“My culture, the Lakota culture, has an oral tradition, so I ordinarily reject writing. It is one of the white world’s ways of destroying the cultures of non-European peoples, the imposing of an abstraction over the spoken relationship of a people.” –Russell Means
There are several stories I love, and love to tell, and can never quite write down. Every once in a while I try: just imagine you’re talking to someone, I tell myself, and write down what you would say. I start writing–sometimes I even start talking to myself–and it sounds stiff and serious, or lazy and unimportant, or–impersonal. It sounds like a dead bird’s wing locked in a glass box.

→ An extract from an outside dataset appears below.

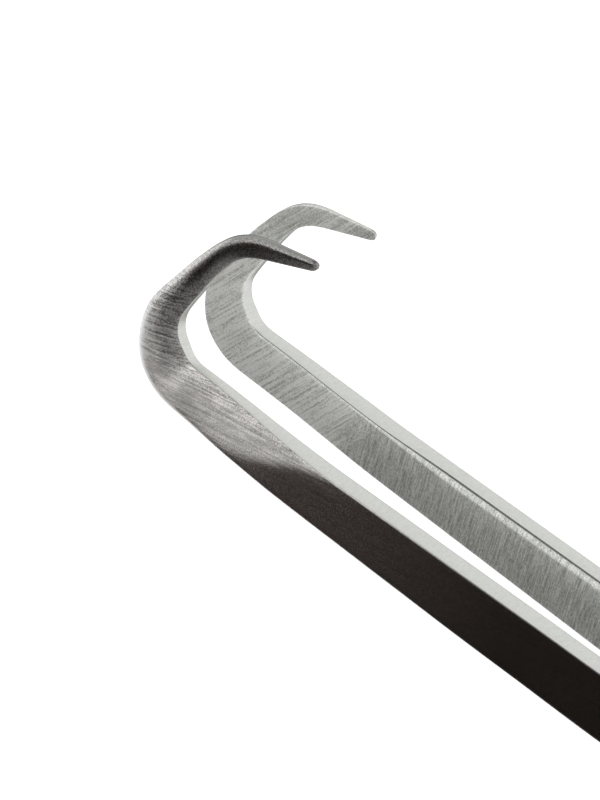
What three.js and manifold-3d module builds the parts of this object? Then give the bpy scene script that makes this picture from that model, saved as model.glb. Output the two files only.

When I tell a story out loud, I get to listen to (and with) whoever’s listening. We get to share whatever comes up, whatever grows in the words: the wild weeds and playful flowers and sorrow’s somehow-sweet sharp thorns. Afterwards I often want to say, “Thanks for telling that story with me.” (People often respond, “But you’re the one who told it.” And then I’m either quiet, or I try to explain that, really, it was something we did together). I like telling stories. I like it more than anything, it’s tempting to say, but that’s not true: I like it so much because I like you. You. Whoever you are. The person who’s reading this, who’s standing on the other side of a (however shaky, however short lived, however thin) bridge we make from words.

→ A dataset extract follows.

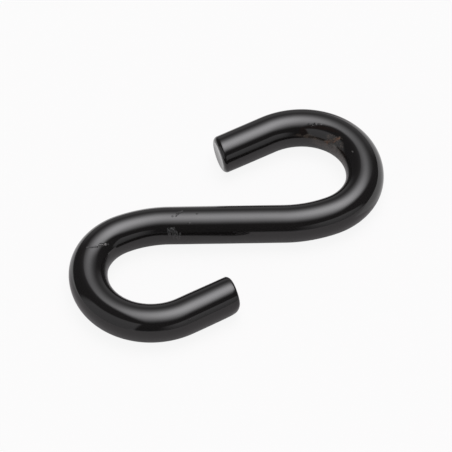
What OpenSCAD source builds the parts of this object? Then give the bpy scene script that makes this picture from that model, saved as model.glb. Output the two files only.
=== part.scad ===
// S hook: one round rod bent into an S with two open eyes, lying flat.
// Millimetres. X runs along the shank, Y across the hook and Z up.
// The origin is under the middle of the shank, at the lowest point of the rod.

/* [Rod] */
// Diameter of the round rod
rod_d = 8; // [5:0.5:12]

/* [Shank] */
// Length of the straight stretch in the middle
shank_l = 24; // [10:1:60]
// Centreline radius of the easy bend that leads from the shank into each eye
lead_r = 25; // [20:1:60]
// Angle of that easy bend
lead_turn = 24; // [5:1:35]

/* [Eyes] */
// Inside radius of the tight bend that each eye starts with
start_r = 7; // [5:0.5:14]
// Angle of that tight bend
start_turn = 65; // [45:1:75]
// Inside radius of the wider bend round the rest of the eye
eye_r = 10.15; // [7:0.05:18]
// Angle of that wider bend
eye_turn = 120; // [105:1:125]
// Length of the straight tail, from the end of the eye to the cut
tail_l = 11.75; // [7:0.25:18]

/* [Cut ends] */
// Radius of the rounded rim of each end
rim_r = 1.1; // [0.4:0.1:1.5]
// Angle between each end's face and a square cut, with the longer side inside the eye
cut_lean = 6; // [0:1:10]

/* [Hidden] */
$fn = 96;

rod_r = rod_d / 2;
// Centreline radii of the two bends
start_bend = start_r + rod_r;
eye_bend = eye_r + rod_r;
// Radius that the rod loses in the wider bend, and twice that in the tight one
thinning = 0.01;
// How far each stretch runs into the tighter bend beside it
lap = 0.05;
// Angle at which the rounded rim runs out into the rod's wall
rim_fade = 20;

// A stretch of rod bent round the origin
module arc(radius, from, to, thickness) {
    rotate_extrude(start = from, angle = to - from)
        translate([radius, 0]) circle(r = thickness);
}

// Half section of the shape that trims an end: a flat face at y = 0, a rounded rim, and a
// flank that opens, so that it leaves the rod's wall alone behind the rim
module end_section() {
    flat_r = rod_r - rim_r * cos(rim_fade);
    flank_l = tail_l + rod_r;
    rim = [
        for (a = [90 : -10 : rim_fade])
            [flat_r + rim_r * cos(a), rim_r * (sin(a) - 1)]
    ];
    flank = [
        [rod_r + flank_l * tan(rim_fade), -rim_r - flank_l],
        [0, -rim_r - flank_l]
    ];
    polygon(concat([[0, 0]], rim, flank));
}

// The straight tail along +X, with its cut end
module tail() {
    intersection() {
        translate([-lap, 0, 0])
            rotate([0, 90, 0]) cylinder(h = tail_l + rod_r, r = rod_r);
        translate([tail_l, 0, 0])
            rotate([0, 90, -cut_lean])
                rotate_extrude() end_section();
    }
}

// One eye, from the end of the shank to the cut. It leaves the shank along +X and bends left.
module eye() {
    lead_lap = lap / lead_r * 180 / PI;
    eye_lap = lap / eye_bend * 180 / PI;
    translate([0, lead_r, 0]) {
        arc(lead_r, -90, lead_turn + lead_lap - 90, rod_r);
        rotate([0, 0, lead_turn]) translate([0, start_bend - lead_r, 0]) {
            arc(start_bend, -90, start_turn - 90, rod_r - 2 * thinning);
            rotate([0, 0, start_turn]) translate([0, eye_bend - start_bend, 0]) {
                arc(eye_bend, -eye_lap - 90, eye_turn - 90, rod_r - thinning);
                rotate([0, 0, eye_turn]) translate([0, -eye_bend, 0]) tail();
            }
        }
    }
}

module hook() {
    color([0.05, 0.05, 0.055])
        translate([0, 0, rod_r]) {
            rotate([0, 90, 0]) cylinder(h = shank_l, r = rod_r, center = true);
            for (side = [0, 180])
                rotate([0, 0, side]) translate([shank_l / 2, 0, 0]) eye();
        }
}

hook();
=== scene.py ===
"""Looks of the s hook: one round steel rod in black gloss enamel, lying on a pale floor.

Metres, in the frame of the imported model: X along the shank, Y across the hook, Z up.
The sizes of the rod and of the marks on it are given in millimetres.
"""

import math

import bpy
import numpy as np
from mathutils import Matrix, Vector


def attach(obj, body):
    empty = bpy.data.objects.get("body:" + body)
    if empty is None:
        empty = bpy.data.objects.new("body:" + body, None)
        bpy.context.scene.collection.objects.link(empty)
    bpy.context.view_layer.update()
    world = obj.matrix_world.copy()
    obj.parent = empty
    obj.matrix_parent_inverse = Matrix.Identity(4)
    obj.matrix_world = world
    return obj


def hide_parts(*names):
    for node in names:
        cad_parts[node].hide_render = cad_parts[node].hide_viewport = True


MM = 0.001

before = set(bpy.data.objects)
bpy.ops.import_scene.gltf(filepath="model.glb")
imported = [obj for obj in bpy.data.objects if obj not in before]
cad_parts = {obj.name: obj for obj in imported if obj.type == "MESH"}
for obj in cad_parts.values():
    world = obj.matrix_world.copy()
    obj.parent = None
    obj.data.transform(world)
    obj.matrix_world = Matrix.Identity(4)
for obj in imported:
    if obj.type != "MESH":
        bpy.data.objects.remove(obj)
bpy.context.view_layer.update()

# --- the rod's path, in millimetres -------------------------------------------------

ROD_R = 4.0
SHANK = 24.0
# Centreline radius and turn of each bend, from the shank to the tail
BENDS = (
    (25.0, math.radians(24.0)),
    (11.0, math.radians(65.0)),
    (14.15, math.radians(120.0)),
)
TAIL = 11.75
# The rounding round each cut end, and how far the cut leans from square
RIM_R = 1.1
CUT_LEAN = math.radians(6.0)

TO_LEAD = SHANK / 2
TO_TAIL = TO_LEAD + sum(radius * turn for radius, turn in BENDS)
TO_TIP = TO_TAIL + TAIL


def half_path(run):
    """Place and heading at a distance run along the half of the rod on the +X side."""
    x, y, heading = min(run, TO_LEAD), 0.0, 0.0
    left = max(run - TO_LEAD, 0.0)
    for radius, turn in BENDS:
        bend = min(left / radius, turn)
        x += radius * (math.sin(heading + bend) - math.sin(heading))
        y += radius * (math.cos(heading) - math.cos(heading + bend))
        heading += bend
        left -= bend * radius
    return x + left * math.cos(heading), y + left * math.sin(heading), heading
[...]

I love writing. I love reading. I love the worlds they open up. But deep down, inside all that, I like relationships. I like conversations: person to person, wind to leaf, foot to stone. I don’t write these words to write them. I write these words so someone might read them, and then they’ll come alive. Maybe the very act of writing is dangerous. I can mistake the dark shape on my screen for the sound, or the sound for the moment–shared–of speaking to each other. I think it’s important to remember that the abstraction is an abstraction, and that beneath it, outside it, around it, the world is breathing. All the same, if we’re careful, I think we can use this abstraction to move closer to each other, like a ship returning home by looking at the stars.
And by the way, I really do want to tell you those stories. Ask me sometime. We’ll try telling them together.